Some social media users are warning against donating to the Red Cross, citing a 2015 report, which found that the U.S. chapter of the international humanitarian organization failed to follow through with its promise to help rebuild Haitian communities destroyed by the 7.0-magnitude earthquake in 2010.

The Canadian Red Cross said donors can be confident that contributions to its Hurricane Matthew fund will reach those affected. The Category 4 storm brought 233-kilometre-an-hour winds and torrential rains to Haiti last Tuesday, killing about 1,000 people, according to a Reuters tally of numbers from local officials.

"Every dollar put in that Hurricane Matthew fund will stay there and it will be solely for the response in Haiti," said Stéphane Michaud, director of international response for the Canadian Red Cross. "The money that goes into the Hurricane Matthew appeal, it's all managed by the Canadian Red Cross."

The 2015 ProPublica and NPR report found that while the American Red Cross raised nearly half a billion dollars for Haiti earthquake relief efforts, it built only six permanent homes after the disaster that killed more than 200,000 people. The report said housing projects failed for a number of reasons, including mismanagement, land disputes and a shortage of qualified staff.

Links to the report re-emerged on Twitter and Facebook over the weekend. The Canadian chapter responded to tweets about the controversy with links to its own donor report for the 2010 earthquake, which highlights the 7,500 new homes it built in Haiti.

Mr. Michaud said the Canadian Red Cross will continue to respect donor intent through its Hurricane Matthew appeal. He said that while more money is required to deal with the immediate needs in Haiti, there appears to be donor fatigue.

"There are many disasters impacting Haiti," Mr. Michaud said. "Also, this hurricane was quick to start threatening the United States … so the media spotlight has not been on Haiti for very long, as compared to previous disasters, such as the [2010] earthquake."

Roger Annis, a co-ordinator with the Canada Haiti Action Network, said he fears the failed aid response to the 2010 earthquake, including the American Red Cross controversy, may impede emergency assistance for Hurricane Matthew victims. He encouraged donors to consider supporting organizations that will help Haitians build the infrastructure they need to deal with repeated natural disasters, specifically pointing to Partners in Health and the Institute for Justice and Democracy in Haiti.

"If people are concerned about the long-term sovereignty and capacity of the country of Haiti to develop its own resources, I would recommend against the large charities, which in my view just perpetuate the conditions of poverty and of political instability that cause the country to be so vulnerable in the first place."
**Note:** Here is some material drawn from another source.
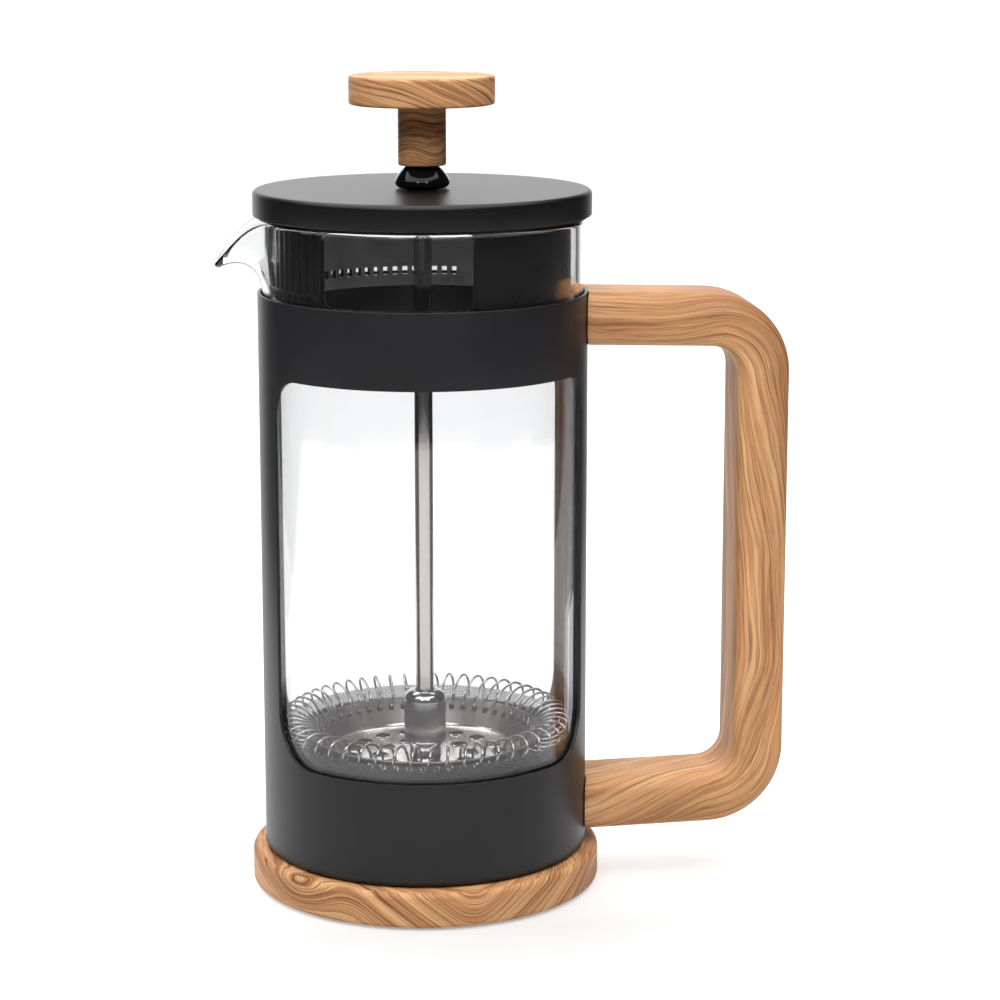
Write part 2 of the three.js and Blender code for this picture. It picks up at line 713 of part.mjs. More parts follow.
// ---------- Filter ----------
function springPlate() {
  const bore = ROD_RADIUS + GAP;
  const under = PLATE_FLOOR - PLATE_SHEET;
  const foot = PLATE_SHEET / 2; // how far the wall's foot runs beyond the floor
  const body = turnedRing(
    [
      point(bore, under),
      point(PLATE_FLOOR_RADIUS + foot, under),
      point(PLATE_RIM_RADIUS - PLATE_RIM_BEAD, PLATE_RIM - 2 * PLATE_RIM_BEAD),
      point(PLATE_RIM_RADIUS, PLATE_RIM - PLATE_RIM_BEAD),
      point(PLATE_RIM_RADIUS, PLATE_RIM),
      point(PLATE_RIM_RADIUS - PLATE_SHEET, PLATE_RIM),
      point(PLATE_FLOOR_RADIUS - foot, PLATE_FLOOR),
      point(bore, PLATE_FLOOR),
    ],
    MIDDLE,
  );
  const hole = () => pin(PLATE_HOLE, under - 1, PLATE_FLOOR + 1, 7);
  return cut(
    body,
    PLATE_HOLES.flatMap(({ count, circle }) => ringOf(count, circle, hole)),
  );
}

function coilSpring() {
  return turnedRing(arc(SPRING_CIRCLE, SPRING_HEIGHT, SPRING_COIL, 0, 315, 7), MIDDLE);
}

function meshScreen() {
  const bore = ROD_RADIUS + GAP;
  const top = PLATE_FLOOR - PLATE_SHEET - GAP;
  const under = top - MESH_SHEET;
  const foldRadius = MESH_RADIUS - MESH_BEND;
  const foldHeight = under + MESH_FOLD + MESH_BEND;
  return turnedRing(
    [
      point(bore, under),
      point(PLATE_FLOOR_RADIUS, under),
      ...arc(foldRadius, foldHeight, MESH_BEND, -60, 0, 2),
      point(MESH_RADIUS, MESH_RIM),
      point(MESH_RADIUS - MESH_SHEET, MESH_RIM),
      ...arc(foldRadius, foldHeight, MESH_BEND - MESH_SHEET, 0, -60, 2),
      point(PLATE_FLOOR_RADIUS, top),
      point(bore, top),
    ],
    MIDDLE,
  );
}

function crossPlate() {
  const bore = ROD_RADIUS + GAP;
  const top = PLATE_FLOOR - PLATE_SHEET - MESH_SHEET - 2 * GAP;
  const under = top - CROSS_SHEET;
  const body = turnedRing(
    [
      point(bore, under - CROSS_BOSS_DEPTH),
      point(CROSS_BOSS, under - CROSS_BOSS_DEPTH),
      point(CROSS_BOSS, under),
      point(CROSS_RADIUS, under),
      point(CROSS_RADIUS, top),
      point(bore, top),
    ],
    MIDDLE,
  );
  const hole = () => pin(CROSS_HOLE, under - 1, top + 1, TINY);
  return cut(body, ringOf(CROSS_HOLES, CROSS_HOLE_CIRCLE, hole));
}

// ---------- Assembly ----------
const press = new THREE.Group();

function add(name, geometry, look, group = press) {
  const mesh = new THREE.Mesh(geometry, look);
  mesh.name = name;
  group.add(mesh);
}

add("base_disc", baseDisc(), WOOD);
add("non_slip_pad", nonSlipPad(), RUBBER);
baseScrewPlaces(baseScrew).forEach((screw, i) => add(`base_screw_${i + 1}`, screw, ZINC));
add("holder_sleeve", holderSleeve(), BLACK_PAINT);
add("holder_floor", holderFloor(), ZINC);
add("glass_cushion", glassCushion(), RUBBER);
add("handle", handle(), WOOD);
const ends = ["upper", "lower"];
handleScrewPlaces(handleInsert).forEach((insert, i) => add(`handle_insert_${ends[i]}`, insert, BRASS));
handleScrewPlaces(handleScrew).forEach((screw, i) => add(`handle_screw_${ends[i]}`, screw, ZINC));
add("glass_beaker", glassBeaker(), GLASS);
add("guide_bush", guideBush(), GLOSS_BLACK);
add("guide_nut", guideNut(), ZINC);
add("lid_cap", lidCap(), BLACK_PAINT);
add("strainer_collar", strainerCollar(), BLACK_PLASTIC);
add("knob", knob(), WOOD);
add("knob_insert", knobInsert(), BRASS);
add("plunger_rod", plungerRod(), STEEL);
add("hub_nut", hubNut(), STEEL);
add("spring_plate", springPlate(), STEEL);
add("coil_spring", coilSpring(), STEEL);
add("mesh_screen", meshScreen(), STEEL);
add("cross_plate", crossPlate(), STEEL);

export default press;
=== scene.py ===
import json
import math

import bmesh
import bpy
import numpy as np
from mathutils import Euler, Matrix, Vector

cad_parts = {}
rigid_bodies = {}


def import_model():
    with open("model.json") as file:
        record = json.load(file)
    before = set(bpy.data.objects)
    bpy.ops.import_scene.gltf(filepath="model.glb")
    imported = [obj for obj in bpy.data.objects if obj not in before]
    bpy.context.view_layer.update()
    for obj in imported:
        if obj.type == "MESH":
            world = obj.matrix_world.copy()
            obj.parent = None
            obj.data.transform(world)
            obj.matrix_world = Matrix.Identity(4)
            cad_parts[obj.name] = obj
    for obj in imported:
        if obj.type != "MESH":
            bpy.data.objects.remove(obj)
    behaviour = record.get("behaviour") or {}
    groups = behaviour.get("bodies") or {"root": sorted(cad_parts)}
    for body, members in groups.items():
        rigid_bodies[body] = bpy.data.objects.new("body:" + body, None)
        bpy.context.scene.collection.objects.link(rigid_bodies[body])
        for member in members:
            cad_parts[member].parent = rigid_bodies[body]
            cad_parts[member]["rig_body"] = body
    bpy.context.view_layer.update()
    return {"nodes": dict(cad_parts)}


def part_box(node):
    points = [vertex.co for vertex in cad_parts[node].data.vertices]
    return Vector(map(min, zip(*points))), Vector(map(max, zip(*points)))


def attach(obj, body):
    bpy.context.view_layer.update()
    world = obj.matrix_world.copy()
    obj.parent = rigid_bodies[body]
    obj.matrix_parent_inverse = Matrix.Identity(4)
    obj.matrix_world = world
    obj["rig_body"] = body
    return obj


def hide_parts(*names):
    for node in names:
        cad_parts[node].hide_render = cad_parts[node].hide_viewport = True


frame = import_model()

MM = 0.001


# ---------- Sizes read from the frame ----------
def low(node):
    """The lowest corner of a CAD node, in millimetres."""
    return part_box(node)[0] / MM


def high(node):
    """The highest corner of a CAD node, in millimetres. The x of a round node is its radius."""
    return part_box(node)[1] / MM


GAP = 0.3  # between neighbouring pieces
PAST = 1  # a cutting tool starts and ends this far outside the piece that it cuts
SIDES = 256  # of the large round pieces
SMALL_SIDES = 96
EDGE_BEVEL = 0.12  # on the CAD pieces that stay
SIDEWAYS = Matrix.Rotation(math.pi / 2, 4, "Y")

BASE_RADIUS, BASE_BOTTOM, BASE_TOP = high("base_disc").x, low("base_disc").z, high("base_disc").z
PAD_RADIUS, PAD_TOP = high("non_slip_pad").x, high("non_slip_pad").z
HOLDER_RADIUS, HOLDER_WALL = high("holder_sleeve").x, 0.8
HOLDER_BOTTOM, HOLDER_TOP = low("holder_sleeve").z, high("holder_sleeve").z
GLASS_RADIUS, GLASS_BOTTOM, GLASS_TOP = high("glass_beaker").x, low("glass_beaker").z, high("glass_beaker").z
LID_RADIUS, LID_BOTTOM, LID_TOP = high("lid_cap").x, low("lid_cap").z, high("lid_cap").z
LID_SHEET = 0.8
BUSH_TOP, BUSH_BULGE, BUSH_TUBE_BOTTOM = high("guide_bush").z, high("guide_bush").x, low("guide_bush").z
KNOB_RADIUS, KNOB_TOP, STEM_BOTTOM = high("knob").x, high("knob").z, low("knob").z
ROD_RADIUS, ROD_BOTTOM, ROD_TOP = high("plunger_rod").x, low("plunger_rod").z, high("plunger_rod").z
HUB_RADIUS, HUB_BOTTOM, HUB_TOP = high("hub_nut").x, low("hub_nut").z, high("hub_nut").z
PLATE_RADIUS, PLATE_RIM = high("spring_plate").x, high("spring_plate").z
MESH_RADIUS, MESH_BOTTOM, MESH_RIM = high("mesh_screen").x, low("mesh_screen").z, high("mesh_screen").z
CROSS_RADIUS, CROSS_BOTTOM, CROSS_TOP = high("cross_plate").x, low("cross_plate").z, high("cross_plate").z
ROD_BORE = ROD_RADIUS + GAP


# ---------- Mesh helpers ----------
def arc(radius_at, height_at, radius, start, end, steps):
    """Points of an arc in a profile, both ends included. Angles are degrees, 0 outwards and 90 up."""
    angles = np.radians(np.linspace(start, end, steps + 1))
    return [(radius_at + radius * math.cos(a), height_at + radius * math.sin(a)) for a in angles]


def new_object(name, vertices, faces):
    """A mesh object from vertices in millimetres."""
    mesh = bpy.data.meshes.new(name)
    mesh.from_pydata([tuple(MM * c for c in v) for v in vertices], [], faces)
    mesh.validate()
    made = bpy.data.objects.new(name, mesh)
    bpy.context.scene.collection.objects.link(made)
    return made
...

United Nations Secretary-General Ban Ki-moon said Monday that a "massive response" is needed to help Haiti in the wake of Hurricane Matthew. The UN appealed for $119-million to bring life-saving assistance to 750,000 people in southwestern Haiti, one of the hardest-hit areas.

Canada has already set aside $4.58-million in humanitarian aid for Haiti and surrounding countries affected by the hurricane, including $300,000 for the Canadian Red Cross to help with emergency relief efforts.